Antonia Parente ha realizzato un’installazione site-specific dal titolo Empatia (2018) che occupa buona parte del pavimento dell’ex-Oratorio di Santo Stefano Protomartire, trasformato attraverso una pellicola adesiva specchiante in una superficie riflettente di circa venti metri quadrati. La giovane artista pugliese ha tratto ispirazione per il suo intervento dal lavoro 32 metri quadrati di mare circa (1967) di Pino Pascali, un’opera divenuta ormai un’icona assoluta del Mare. Sulla superficie specchiante Antonia Parente ha sparpagliato alcune magliette bianche da adulto e altre rosse da bambino, per ricordare col bianco l’innocenza di quanti affrontano la pericolosa traversata del Mediterraneo, ma non ce la fanno, e col rosso tutti i bambini vittime della tragedia, ai quali le madri fanno indossare proprio questo colore nella speranza di renderli più visibili in mare. Purtroppo questo non basta a salvarli, come testimonia la terribile vicenda del piccolo Aylan Kurdi, morto annegato nel 2015 nel vano tentativo di raggiungere l’Europa con la famiglia e ritrovato senza vita sulla spiaggia turca di Bodrum. Alcune parole scritte sulla superficie specchiante (accoglienza, incontro, coesistenza, ospitalità, tra le altre) completano il lavoro. I visitatori sono a loro volta invitati a specchiarsi, un atto che favorisce l’empatia e induce a riflettere su se stessi in rapporto agli altri, e a scrivere sulla superficie un loro pensiero.   

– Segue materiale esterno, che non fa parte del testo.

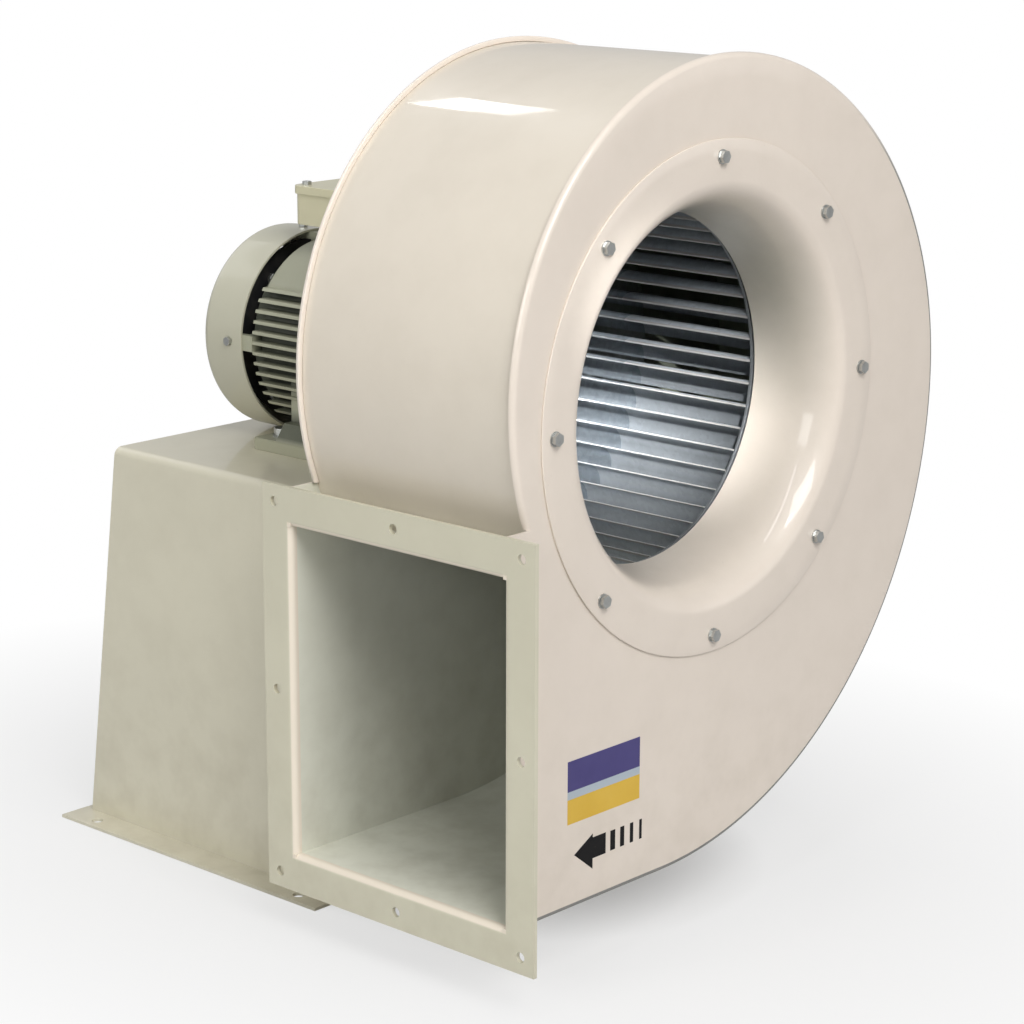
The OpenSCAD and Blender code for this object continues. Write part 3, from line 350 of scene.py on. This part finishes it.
foot_enamel = enamel("foot_enamel", rgb(176, 176, 154), peel=3.5, coat=0.3, rough=0.46,
                     wave=0.5, shade=foot_webs, shade_colour=(84, 88, 74))
cowl_enamel = enamel("cowl_enamel", rgb(196, 194, 175), peel=1.4, coat=0.45, wave=1.6,
                     shade=inside_cowl, shade_colour=(20, 20, 20))
print("enamels", len(bpy.data.materials))

# %% [markdown]
# ## Bare metals
# Zinc-plated screws are bright and slightly blue with a soft clouding. Galvanised sheet
# has crystals, called spangle, that a Voronoi pattern draws well, and on the wheel it has
# lost its shine under dust that the air lays down along the blades. Turned steel keeps
# rings from the tool; laminations show their edges as fine lines along the shaft.


# %% Zinc, galvanised sheet, turned and cast metal
def plating(name, colour, dull, grain):
    """Metal plating: clouded colour and roughness with a fine grain."""

    def build(where):
        cloud = where.noise(160.0, 3.0, 0.6, 1.0)
        fine = where.noise(1800.0, 2.0, 0.6, 2.0)
        return {
            "Base Color": cloud.ramp(0.3, 0.7).blend(shaded(colour, 0.82), colour),
            "Roughness": dull + cloud * 0.18,
            "height": fine * grain + cloud * 0.5,
            "depth": 0.00003,
        }

    return finish(name, build, Metallic=1.0)


def spangled(name, colour, dust_colour, dust_amount, rough=0.34, metal=1.0, waves=1.0,
             scoured=0.0):
    """Galvanised sheet: crystal tones by Voronoi cell, dulled by dust in streaks. Nearer to
    the shaft than the radius scoured, in metres, the air keeps it bright, and farther out
    dark dust is packed on it."""

    def build(where):
        cell = where.node("ShaderNodeTexVoronoi", out=1, Vector=where, Scale=230.0)
        tone = where.node("ShaderNodeSeparateColor", out=0, Color=cell)
        streak = where.stretched(1.0, 0.25, 1.0).noise(70.0, 4.0, 0.65, 1.0)
        patch = where.noise(18.0, 3.0, 0.5, 2.0)
        dust = (streak * 0.6 + patch * 0.6 - 0.25).ramp(0.15, 0.60) * dust_amount
        crystals = tone.ramp(0.0, 1.0).blend(shaded(colour, 0.90), shaded(colour, 1.06))
        dusty = dust.blend(crystals, dust_colour)
        dull = dust * 0.8
        if scoured:
            radius = shaft_distance(where)
            packed = radius.ramp(scoured + 0.003, scoured + 0.022) * 0.75
            bright = 1.0 - radius.ramp(scoured, scoured + 0.0008)
            dusty = packed.blend(dusty, rgb(56, 60, 63))
            dusty = bright.blend(dusty, rgb(198, 196, 194))
            dull = dull.math("MAXIMUM", packed * 0.8)
        return {
            "Base Color": dusty,
            "Metallic": metal - dull * metal,
            "Roughness": rough + tone * (rough * 0.25) + dust * 0.30,
            "height": (streak * 0.6 + tone * 0.08) * waves,
            "depth": 0.00006,
        }

    return finish(name, build)


def turned_metal(name, colour, rough, rings):
    """Turned metal: rings from the tool, worked out from the distance to the shaft."""

    def build(where):
        radius = shaft_distance(where)
        line = (radius * rings).math("SINE")
        grit = where.noise(900.0, 3.0, 0.6, 1.0)
        return {
            "Base Color": grit.ramp(0.3, 0.7).blend(shaded(colour, 0.85), colour),
            "Roughness": rough + grit * 0.15,
            "height": line * 0.4 + grit,
            "depth": 0.00003,
        }

    return finish(name, build, Metallic=1.0)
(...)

Alessia Liberati, autrice del lavoro intitolato Accogli (2018), è intervenuta nella nicchia situata sul lato sinistro dell’ex-Oratorio di Santo Stefano Protomartire dove, al suo interno,  ha sistemato  una conchiglia che reca una perla e al di sotto ha posto altre tre conchiglie di dimensioni minori. Lei stessa ha realizzato le conchiglie utilizzando il Das. L’intervento da un lato appare come un omaggio alla grande tradizione decorativa delle chiese barocche palermitane, dall’altro intende evocare un paesaggio marino e dunque rimandare al mare, teatro di tante tragedie legate ai migranti. Inoltre nella visione di Alessia Liberati la perla diviene metafora dei migranti stessi, che secondo l’artista dovrebbero essere accolti con la stessa gioia con cui accogliamo un dono della natura portato dal mare. Completa l’intervento un audio che la giovane artista ha registrato in riva al mare e che restituisce il rumore dell’acqua e del vento, le voci dei pescatori e dei passanti lungo la spiaggia.
Yang Liufei è autrice di due video. Il primo, intitolato Arte Natura Passo a Palermo (2018), offre un originale racconto del viaggio-studio compiuto a Palermo adottando un punto di vista ribassato, concentrato quasi esclusivamente sulla strada percorsa e sui piedi dei partecipanti. Tale scelta esalta proprio il tema del camminare che, come si è visto, ha caratterizzato questo viaggio-studio. E anche se forse non sono fonti alle quali la giovane artista cinese ha direttamente guardato, tuttavia le immagini del video possono far pensare al celebre dipinto di Giacomo Balla, Dinamismo di un cane al guinzaglio (1912), oppure a suggestioni cinematografiche, come il film Gradiva (1978) di Raymonde Carasco, ispirato all’omonima novella (1903) di Wilhelm Jensen, o perfino alla nota sequenza cinematografica di Nanni Moretti sulle scarpe nel film Bianca (1984), dove il protagonista riflette: «Ogni scarpa una camminata. Ogni camminata una diversa concezione del mondo»L’altro video, intitolato, Luce (2018), appare invece come una notturna meditazione, dall’epilogo drammatico, sul tema della fragilità e della morte. Nel video la protagonista è la stessa giovane artista, impegnata in un gesto semplice eppure rituale: quello di accendere, una dopo l’altra, 99 candele.